2 minutes read

A UK-based Security Company Seemed To Have Inadvertently Exposed Its ‘Leaks Database’ with 5B+ Records

By
Bob Diachenko

Bob Diachenko

A UK-based Security Company Seemed To Have Inadvertently Exposed Its ‘Leaks Database’ with 5B+ Records

On March 16th I have found an unprotected and thus publicly available Elasticsearch instance which appeared to be managed by a UK-based security company, according to the  SSL certificate and reverse DNS records.  The irony of that discovery is that it was a ‘data breach database’, an enormously huge collection of previously reported security incidents spanning 2012-2019 era.

NOTE: Company’s data and customer records were not exposed, incident involved only previously reported data breaches collections.

A French-based IP was indexed by BinaryEdge search engine on March 15th.

Elasticsearch cluster in question had two collections:

  • leaks_v1, with 5,088,635,374 records (more than 5 Billion records)
  • leaks_v2, with more than 15 million records, updating in real-time

Data was very well structured and included:

  • hashtype (the way a password was presented: MD5/hash/plaintext etc)
  • leak date (year)
  • password (hashed, encrypted or plaintext, depending on the leak)
  • email
  • email domain
  • source of the leak (I was able to confirm a few of the most prominent ones: Adobe, Last.fm, Twitter, LinkedIn, Tumblr, VK and others).

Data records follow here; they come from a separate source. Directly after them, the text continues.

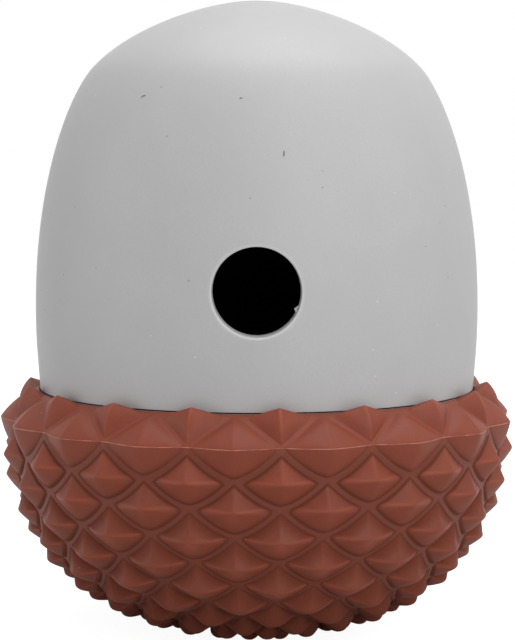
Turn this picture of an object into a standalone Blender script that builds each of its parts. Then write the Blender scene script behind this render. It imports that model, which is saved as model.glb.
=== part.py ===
"""Treat ball: an acorn-shaped treat dispenser. A smooth dome with a treat hole unscrews from a
weighted base that wears a studded rubber cup. Units are metres, +Z is up, the treat hole faces -Y."""

import bpy
import bmesh
import numpy as np
from math import ceil, cos, pi, radians, sin, tau
from mathutils import Matrix

# Fits
FIT_GAP = 0.0003            # between pieces that touch
CUT_OVERRUN = 0.002         # how far a cutter runs past the face that it opens

# Studded rubber cup
CUP_RADIUS = 0.0604         # floor of the channels at the seam, the widest ring
SEAM_HEIGHT = 0.0535        # of the widest ring above the surface that the toy stands on
CUP_WALL = 0.003
RIM_RISE = 0.0071           # of the rim above the seam
RIM_WIDTH = 0.0067          # from the dome's foot out to the widest ring
RIM_LAND = 0.0003           # between the mouth's edge and the uppermost studs
LIP_DEPTH = 0.0048          # the lip that hooks over the collar
PAD_RADIUS = 0.011          # smooth round pad that the toy stands on
PAD_DROP = 0.0018           # of the pad below the channels' lowest point
PAD_EDGE = 0.0006
STUDS_PER_ROW = 18
ROW_PITCH = 0.007           # between rows, along the outline
STUD_HEIGHT = 0.00345
CHANNEL_WIDTH = 0.0022
RIM_STUD_RISE = 0.0015      # of the uppermost studs' tips above the rim
RIM_STUD_REACH = 0.0024     # of those tips outside the mouth's edge
LATTICE_TURN = radians(5.2)
FLANK_share = 0.365         # of the cup's depth, over which its flank stays upright
FLOOR_share = 0.844         # of the cup's radius, over which its underside stays level
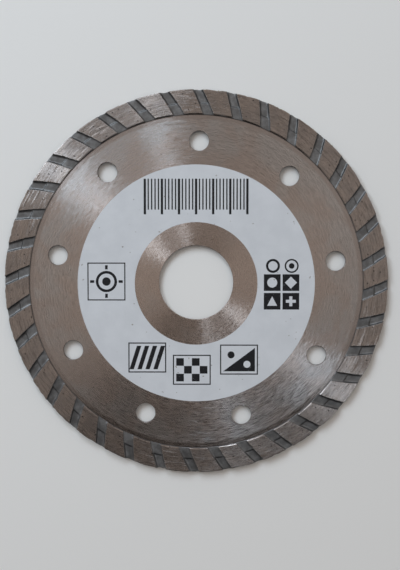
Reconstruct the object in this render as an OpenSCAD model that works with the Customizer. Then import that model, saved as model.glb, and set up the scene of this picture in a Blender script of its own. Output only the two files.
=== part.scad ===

Example of records structure:

I have immediately sent a security alert to the company which seemed to be responsible for the exposure but never received a reply. Database, however, has been taken offline within an hour after notification sent.

Read more in the company’s statement.

Dangers of exposed data 

Even though most of the data seems to be collected from previously known sources, such large and structured collection of data would pose a clear risk to people whose data was exposed. An identity thief or phishing actor couldn’t ask for a better payload. 

Fraudsters might target affected people with scams and phishing campaigns, using their personal information to craft targeted messages

Phishing messages often impersonate trusted people or organizations to trick victims into giving up sensitive information or money. They often contain links to phishing websites, which mimic genuine websites. In fact, they exist only to steal information, such as passwords and payment information.

How and why we discovered this exposure

Our goal is to help to protect data on the Internet by identifying data leaks and following responsible disclosure policies. Our mission is to make the cyber world safer by educating businesses and communities worldwide.

Our extensive cybersecurity knowledge lends itself well to searching for and analyzing data leaks. Our due diligence demands that we make every attempt to identify who is responsible and notify them as quickly as possible.

Our hope is to minimize harm to end users whose data was exposed. We take steps to find out what each database contained, for how long it was exposed, and what threats to end users might arise as a result. Our findings are compiled into reports like this one to raise awareness and curb misuse of personal data by malicious parties.